**Task statement**
Everything in the listing below from the line containing "Turn this picture" through the line containing "nearly opposite it." should be repeated exactly; leave out every other line.

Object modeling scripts
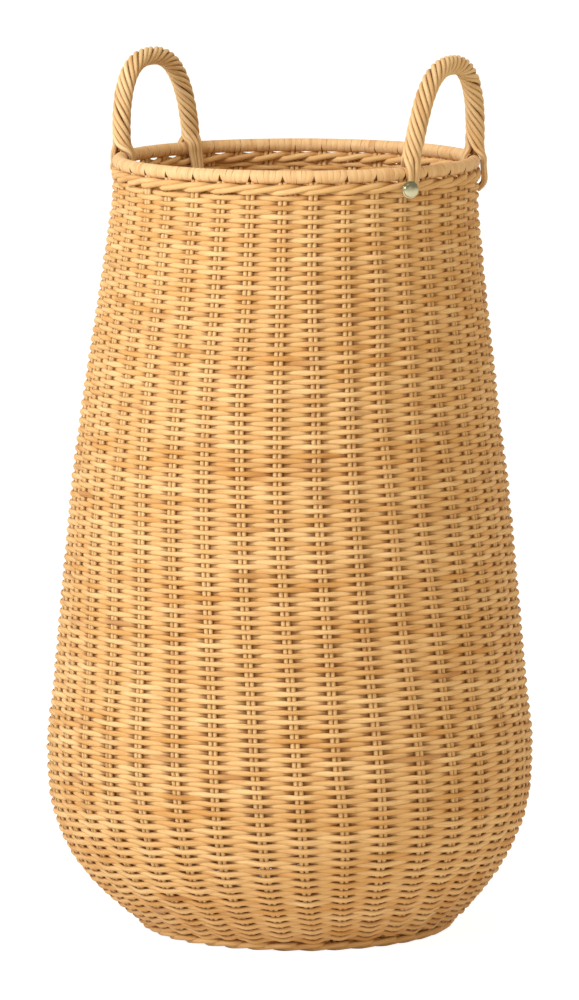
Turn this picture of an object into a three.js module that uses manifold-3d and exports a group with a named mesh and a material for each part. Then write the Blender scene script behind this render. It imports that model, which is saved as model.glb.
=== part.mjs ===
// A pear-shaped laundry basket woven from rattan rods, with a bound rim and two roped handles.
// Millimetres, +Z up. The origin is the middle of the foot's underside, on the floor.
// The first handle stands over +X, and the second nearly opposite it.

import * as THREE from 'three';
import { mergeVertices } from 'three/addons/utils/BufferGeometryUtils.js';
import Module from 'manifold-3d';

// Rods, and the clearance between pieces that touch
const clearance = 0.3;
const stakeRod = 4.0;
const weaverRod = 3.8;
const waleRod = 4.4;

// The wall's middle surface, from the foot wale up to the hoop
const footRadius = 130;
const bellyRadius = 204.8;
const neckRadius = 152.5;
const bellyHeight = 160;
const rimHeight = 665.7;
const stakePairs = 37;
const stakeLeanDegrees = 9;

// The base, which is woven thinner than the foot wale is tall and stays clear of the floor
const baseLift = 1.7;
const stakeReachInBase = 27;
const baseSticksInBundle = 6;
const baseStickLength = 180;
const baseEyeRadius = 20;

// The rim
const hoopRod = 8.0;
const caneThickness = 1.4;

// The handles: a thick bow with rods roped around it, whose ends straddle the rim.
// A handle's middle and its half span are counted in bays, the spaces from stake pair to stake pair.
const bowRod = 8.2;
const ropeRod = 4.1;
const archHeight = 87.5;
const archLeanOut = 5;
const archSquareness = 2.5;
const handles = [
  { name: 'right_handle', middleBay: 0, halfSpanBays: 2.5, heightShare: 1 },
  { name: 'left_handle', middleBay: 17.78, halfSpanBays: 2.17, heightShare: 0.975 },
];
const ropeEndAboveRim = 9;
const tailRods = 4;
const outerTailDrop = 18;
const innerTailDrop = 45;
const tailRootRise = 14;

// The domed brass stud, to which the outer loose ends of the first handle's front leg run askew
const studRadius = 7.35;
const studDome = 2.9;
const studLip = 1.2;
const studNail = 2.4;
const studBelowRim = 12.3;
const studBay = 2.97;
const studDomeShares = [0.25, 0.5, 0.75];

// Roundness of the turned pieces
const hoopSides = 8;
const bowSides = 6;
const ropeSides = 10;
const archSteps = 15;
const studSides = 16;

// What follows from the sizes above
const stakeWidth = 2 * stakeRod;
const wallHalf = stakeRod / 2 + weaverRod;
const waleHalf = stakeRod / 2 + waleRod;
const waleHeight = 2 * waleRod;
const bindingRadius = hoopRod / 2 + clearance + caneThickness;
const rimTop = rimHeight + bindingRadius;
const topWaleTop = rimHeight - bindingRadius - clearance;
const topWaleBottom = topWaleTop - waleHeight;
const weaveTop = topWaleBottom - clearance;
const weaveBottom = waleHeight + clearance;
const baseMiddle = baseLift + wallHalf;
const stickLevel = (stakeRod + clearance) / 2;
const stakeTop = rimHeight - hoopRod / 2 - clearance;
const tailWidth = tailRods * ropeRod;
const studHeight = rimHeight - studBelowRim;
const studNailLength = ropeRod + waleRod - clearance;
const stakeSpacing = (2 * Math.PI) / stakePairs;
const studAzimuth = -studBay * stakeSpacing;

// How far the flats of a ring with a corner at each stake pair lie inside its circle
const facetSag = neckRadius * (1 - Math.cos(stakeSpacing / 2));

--

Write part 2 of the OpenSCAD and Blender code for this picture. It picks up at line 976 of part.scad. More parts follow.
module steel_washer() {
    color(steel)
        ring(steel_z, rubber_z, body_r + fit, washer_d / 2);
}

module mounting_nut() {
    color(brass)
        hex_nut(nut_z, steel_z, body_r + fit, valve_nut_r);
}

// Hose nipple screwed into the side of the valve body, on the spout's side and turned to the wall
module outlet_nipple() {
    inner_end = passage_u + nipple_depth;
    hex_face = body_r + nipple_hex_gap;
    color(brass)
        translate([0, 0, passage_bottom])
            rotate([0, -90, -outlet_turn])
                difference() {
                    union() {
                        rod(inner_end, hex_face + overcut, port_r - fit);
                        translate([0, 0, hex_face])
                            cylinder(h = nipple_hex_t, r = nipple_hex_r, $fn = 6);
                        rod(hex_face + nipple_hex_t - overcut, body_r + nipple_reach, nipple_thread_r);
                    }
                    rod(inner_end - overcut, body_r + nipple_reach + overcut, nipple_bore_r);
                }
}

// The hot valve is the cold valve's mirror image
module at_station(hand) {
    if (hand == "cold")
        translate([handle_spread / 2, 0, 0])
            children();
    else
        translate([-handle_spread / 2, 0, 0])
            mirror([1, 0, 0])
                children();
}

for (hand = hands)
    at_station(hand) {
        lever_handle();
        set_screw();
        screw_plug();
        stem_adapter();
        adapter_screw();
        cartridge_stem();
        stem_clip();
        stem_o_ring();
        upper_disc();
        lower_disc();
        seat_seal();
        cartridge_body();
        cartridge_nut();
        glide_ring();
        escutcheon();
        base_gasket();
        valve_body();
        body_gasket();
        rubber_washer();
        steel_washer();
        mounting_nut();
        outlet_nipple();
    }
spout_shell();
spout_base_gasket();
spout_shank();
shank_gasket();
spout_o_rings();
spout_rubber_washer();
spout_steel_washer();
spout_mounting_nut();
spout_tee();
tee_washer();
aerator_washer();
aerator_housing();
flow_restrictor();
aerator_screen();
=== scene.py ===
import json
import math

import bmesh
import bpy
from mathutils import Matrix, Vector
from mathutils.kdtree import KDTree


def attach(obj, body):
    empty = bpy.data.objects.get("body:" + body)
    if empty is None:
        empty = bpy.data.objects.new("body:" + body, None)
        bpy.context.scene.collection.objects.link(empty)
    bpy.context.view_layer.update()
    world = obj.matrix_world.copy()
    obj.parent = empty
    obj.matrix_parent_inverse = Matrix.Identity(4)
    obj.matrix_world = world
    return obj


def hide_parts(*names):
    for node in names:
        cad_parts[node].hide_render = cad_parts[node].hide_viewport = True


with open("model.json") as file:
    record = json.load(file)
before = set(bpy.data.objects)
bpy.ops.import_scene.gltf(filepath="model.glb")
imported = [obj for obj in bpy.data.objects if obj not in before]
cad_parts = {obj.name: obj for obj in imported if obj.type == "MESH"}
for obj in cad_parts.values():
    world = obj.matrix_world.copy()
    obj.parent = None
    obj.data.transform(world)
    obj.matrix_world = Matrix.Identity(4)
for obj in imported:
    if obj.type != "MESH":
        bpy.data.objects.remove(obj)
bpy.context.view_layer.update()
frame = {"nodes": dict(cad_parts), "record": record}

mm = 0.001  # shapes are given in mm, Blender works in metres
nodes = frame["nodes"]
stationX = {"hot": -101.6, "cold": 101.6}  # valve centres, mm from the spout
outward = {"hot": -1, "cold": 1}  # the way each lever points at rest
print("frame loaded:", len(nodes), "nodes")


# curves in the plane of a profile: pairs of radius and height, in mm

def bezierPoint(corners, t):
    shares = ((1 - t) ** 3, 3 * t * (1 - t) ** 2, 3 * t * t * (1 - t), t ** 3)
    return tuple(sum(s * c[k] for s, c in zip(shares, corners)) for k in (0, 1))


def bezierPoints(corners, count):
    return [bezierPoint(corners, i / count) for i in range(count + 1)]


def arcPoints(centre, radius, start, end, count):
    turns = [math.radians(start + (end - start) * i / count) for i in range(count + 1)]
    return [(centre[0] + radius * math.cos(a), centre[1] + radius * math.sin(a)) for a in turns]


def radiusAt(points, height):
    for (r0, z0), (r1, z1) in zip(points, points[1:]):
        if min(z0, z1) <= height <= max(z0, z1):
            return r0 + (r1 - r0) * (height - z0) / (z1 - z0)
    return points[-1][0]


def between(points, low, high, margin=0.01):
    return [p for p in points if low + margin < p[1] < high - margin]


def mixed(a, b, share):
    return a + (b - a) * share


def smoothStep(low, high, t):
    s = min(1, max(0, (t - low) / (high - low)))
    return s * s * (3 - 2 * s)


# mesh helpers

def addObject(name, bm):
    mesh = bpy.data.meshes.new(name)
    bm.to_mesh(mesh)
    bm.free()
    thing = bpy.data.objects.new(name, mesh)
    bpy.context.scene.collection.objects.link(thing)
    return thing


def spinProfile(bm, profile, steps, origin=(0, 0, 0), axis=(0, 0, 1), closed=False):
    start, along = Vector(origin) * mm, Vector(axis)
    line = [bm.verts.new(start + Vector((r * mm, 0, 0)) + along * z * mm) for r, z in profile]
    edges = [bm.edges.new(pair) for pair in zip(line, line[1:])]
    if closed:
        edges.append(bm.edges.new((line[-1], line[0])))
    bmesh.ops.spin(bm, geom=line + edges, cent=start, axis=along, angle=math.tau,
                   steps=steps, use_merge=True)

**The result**
Turn this picture of an object into a three.js module that uses manifold-3d and exports a group with a named mesh and a material for each part. Then write the Blender scene script behind this render. It imports that model, which is saved as model.glb.
=== part.mjs ===
// A pear-shaped laundry basket woven from rattan rods, with a bound rim and two roped handles.
// Millimetres, +Z up. The origin is the middle of the foot's underside, on the floor.
// The first handle stands over +X, and the second nearly opposite it.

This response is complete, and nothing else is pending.